Some context also helps. Only a handful of cases in the past decade have relied on stand-alone Section 5 authority. As a group, they demonstrate that the use of Section 5 is evolutionary, not revolutionary. For instance, the largest group of recent stand-alone Section 5 cases involve allegations that a competitor improperly invited a rival to violate the antitrust laws. Invitation-to-collude cases have special resonance for me because I led the first investigation involving this type of conduct when I first worked at the Commission back in the late 1980s. The facts were clear, but at that time Section 5 had not been used in this way before. Two representatives of Quality Trailer Products, a manufacture of axles used to attach a boat to a car, visited a competitor and told the competitor it was pricing too low and urged the competitor to raise its prices, stating Quality Trailer would do the same. There was clear risk that the conduct could have had anticompetitive effects – but rather than agreeing with Quality Trailer, the competitor instead wrote a letter to the FTC. Because there was no actual agreement not to compete, there was no violation of Section 1 of the Sherman Act. Moreover, Quality Trailer lacked market power so we could not rely on Section 2, as DOJ did in its case against American Airlines. And there was no possibility of using the wire fraud or mail fraud statutes because the communication occurred in person.

To me and others at the Commission at that time, this was just the sort of conduct that should be stopped in its incipiency and the very type of conduct that motivated Congress to create an expert agency with a different statute and different tools than the Justice Department to deal with unforeseen threats to competition. The Commission considered carefully the implications of using Section 5 in this sort of case and then unanimously voted to approve a consent. Quality Trailer Products, 115 F.T.C. 922 (1992) And since then, the Commission has brought numerous invitation-to-collude cases based on a variety of fact patterns. To understand the continuing need for using Section 5 in this way, just look at the complaint in our most recent invitation-to-collude case, Barcode Resellers. The inappropriate nature of the conduct – and the complete lack of any plausible efficiencies -- could not be more clear. The Commission voted unanimously to accept a settlement in that case.

There of course are—and will be—stand-alone Section 5 cases that are not unanimous, just as there are FTC cases involving conduct that violates Section 1 or Section 2 that are not unanimous. But to me, the small number of such cases demonstrates that we are using our stand-alone Section 5 authority responsibly.

Finally, it is important to understand the consequences of the FTC bringing a stand-alone Section 5 challenge. The result of such a case is a cease-and-desist order, a remedy that is designed to stop the harmful conduct and prevent it from happening again. Not surprisingly, in recent years, virtually every stand-alone Section 5 case has resulted in a negotiated settlement. This suggests that parties are finding it in their interest to settle, even though the ultimate remedy we would likely achieve if we litigated and won would only be one to prevent reoccurrence of the harmful conduct.

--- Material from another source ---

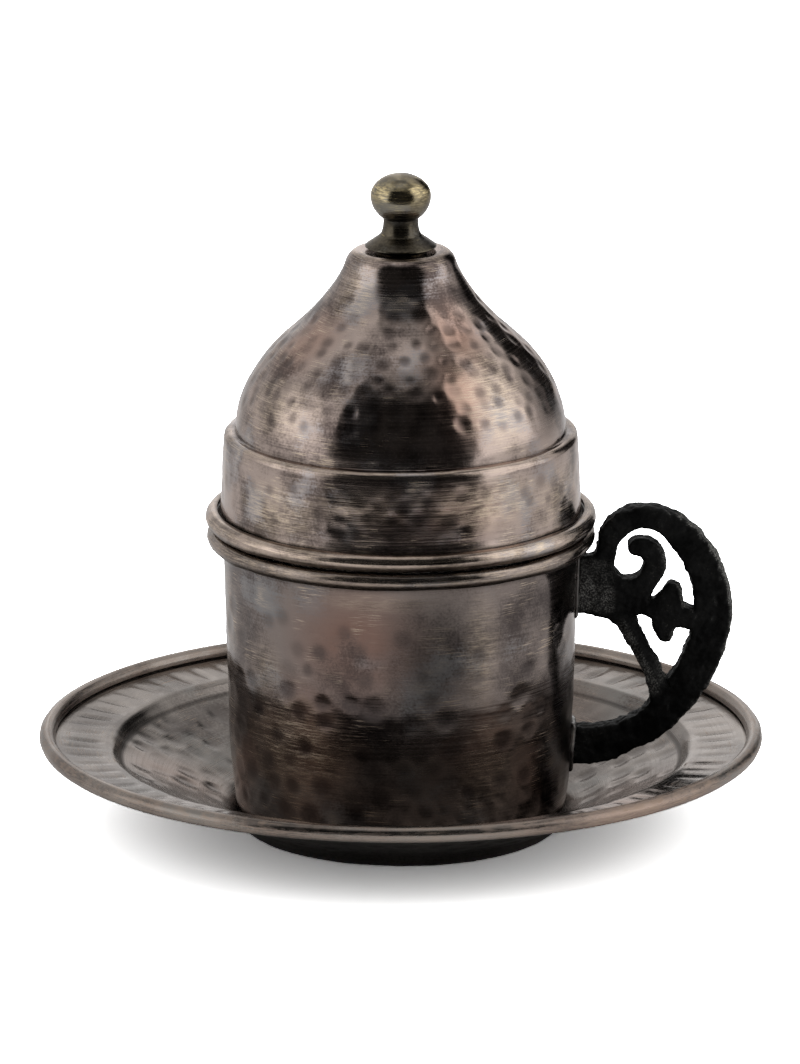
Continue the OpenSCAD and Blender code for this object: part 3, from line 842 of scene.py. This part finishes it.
def makeLid():
    low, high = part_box("lid_shell")
    d = lid
    curl = (d["bead"] - d["sheet"]) / 2
    rimR, rimZ = high.y - d["bead"] / 2, low.z + d["bead"] / 2
    bandR = rimR - curl
    bandTopR = bandR - d["bandTaper"]
    footR = bandTopR - d["ledge"]
    ledgeTop = low.z + d["bandRise"]
    ledgeZ = ledgeTop - d["sheet"] / 2
    plateZ = high.z - d["sheet"] / 2
    domeRise = high.z - ledgeTop
    turnR = d["topR"] + 0.48 * (footR - d["topR"])
    turnZ = ledgeTop + 0.555 * domeRise
    dome = curveLine(
        (footR, ledgeZ), (footR - 0.1 * mm, ledgeTop + 0.24 * domeRise),
        (turnR + 4.8 * mm, turnZ - 3.9 * mm), (turnR, turnZ), 24,
    )
    dome += curveLine(
        (turnR, turnZ), (turnR - 4 * mm, turnZ + 3.3 * mm), (d["topR"] + 0.8 * mm, high.z - 0.16 * domeRise),
        (d["topR"], plateZ - d["shoulder"]), 24,
    )[1:]
    dome += curveLine(
        (d["topR"], plateZ - d["shoulder"]), (d["topR"] - 0.3 * mm, plateZ - 0.5 * d["shoulder"]),
        (d["topR"] - 0.8 * mm, plateZ), (d["topR"] - 2 * mm, plateZ), 8,
    )[1:]
    path = arcLine((rimR, rimZ), curl, d["curl"] - 180, -180, 20)
    path += softLine([
        (bandR, rimZ + 0.2 * mm, 0), (bandR - 0.3 * mm, rimZ + 2 * mm, 0.8 * mm),
        (bandTopR, ledgeZ, 0.9 * mm), (footR, ledgeZ, 0.4 * mm), (*dome[2], 0),
    ])
    path += dome[3:] + [(d["hole"], plateZ)]
    path = evenly(path, d["spacing"])
    piece = spinProfile("lidShell", path, d["steps"])
    faceTowards(piece, (bandTopR, 0, (rimZ + ledgeZ) / 2), (1, 0, 0))
    angle, radius, along = onProfile(piece, path)
    chance = np.random.default_rng(d["seed"])
    line = np.array(path)
    length = lengthAlong(line)

    def distanceAt(z):
        return float(length[int(np.argmin(np.abs(line[:, 1] - z)))])

    rows = []
    for i, z in enumerate(d["bandRows"]):
        rows.append(markRow(distanceAt(z * mm), d["bandPitch"], d["mark"], i, -0.2 if i == 0 else 0.2))
    start = distanceAt(ledgeTop + d["domeStart"])
    for i in range(d["domeRows"]):
        at = start + i * d["domeRise"] * mm
        rows.append(markRow(at, d["domePitch"], d["mark"], i, 0.4 if i < 6 else -0.2))
    dents = hammerMarks(angle, radius, along, rows, chance)
    dents *= np.where(meshPoints(piece)[:, 2] < ledgeZ, d["bandDents"], 1)
    finishSheet(
        piece, d["sheet"], {"dents": dents}, {"size": d["waveSize"], "depth": d["waveDepth"]},
        {"dents": d["dentDepth"]},
    )
    places = meshPoints(piece)
    bead = nearBead(places, rimR, rimZ, d["bead"])
    # painted highlights: a bright line along the ledge's edge and along the flat top's edge; the rolled edge
    # and the patches are partly real wear
    wearandsheen = most(
        1.3 * nearLine(places, bandTopR + 0.25 * mm, ledgeTop - 0.15 * mm, 0.75 * mm),
        0.6 * nearLine(places, d["topR"] - 1.1 * mm, high.z, 0.6 * mm),
        d["beadWearAndSheen"] * bead, patchMask(places, d["polished"]),
    )
    storeMask(piece, "wearandsheen", np.minimum(wearandsheen, 1))
    storeMask(piece, "blush", patchMask(places, d["blush"]))
    # painted shade, partly dirt: the crease at the dome's foot, the crease above the rolled edge and the
    # edge's lower half are darkened
    storeMask(piece, "shadeandgrime", most(
        0.6 * nearLine(places, footR + 0.2 * mm, ledgeTop, 0.5 * mm),
        0.9 * nearLine(places, bandR + 0.6 * mm, rimZ + 1.3 * mm, 0.9 * mm),
        d["beadDirtAndShade"] * bead * lowerHalf(places, rimZ), patchMask(places, d["darkPatches"]),
    ))
    smoothShade(piece)
    settle(piece, "lid", ["lid_shell"], [lidCopper, tinLining])


# Knob: turned brass ball, neck and skirt

knob = {
    "screwHole": 1.55 * mm, "holeDepth": 6 * mm, "ballR": 5.2 * mm, "neckR": 3.05 * mm, "steps": 96,
    "spacing": 0.22 * mm, "ringDepth": 0.012 * mm, "ringPitch": 0.55 * mm,
}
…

I want to underscore that the Commission’s policy is not to seek disgorgement in stand-alone Section 5 cases, a point it made clearly in its 2012 withdrawal of the Commission’s Policy Statement on Monetary Equitable Remedies in Competition Cases. Without the threat of a monetary penalty (let alone treble damages), I find it hard to understand the claim that significant procompetitive conduct is chilled by the possibility that the FTC may use its stand-alone Section 5 authority in some unforeseen way.

As someone who has spent most of her professional career giving advice about what the Commission is likely to do, I offer this: look at what the Commission has done and the reason it gave for acting to stop the behavior. Read any FTC complaint, brief, analysis to aid public comment, speech, or testimony—not only those related to Section 5 cases, but ones related to any conduct case. The touchstone of every stand-alone Section 5 claim (indeed, every antitrust claim) is likely or actual harm to competition or to the competitive process. Our expertise has centered on preserving consumer welfare – and we protect consumer welfare best when we focus our enforcement activities on conduct that threatens the competitive process.

*The author’s views are her own, and do not necessarily represent the views of the Commission or any Commissioner.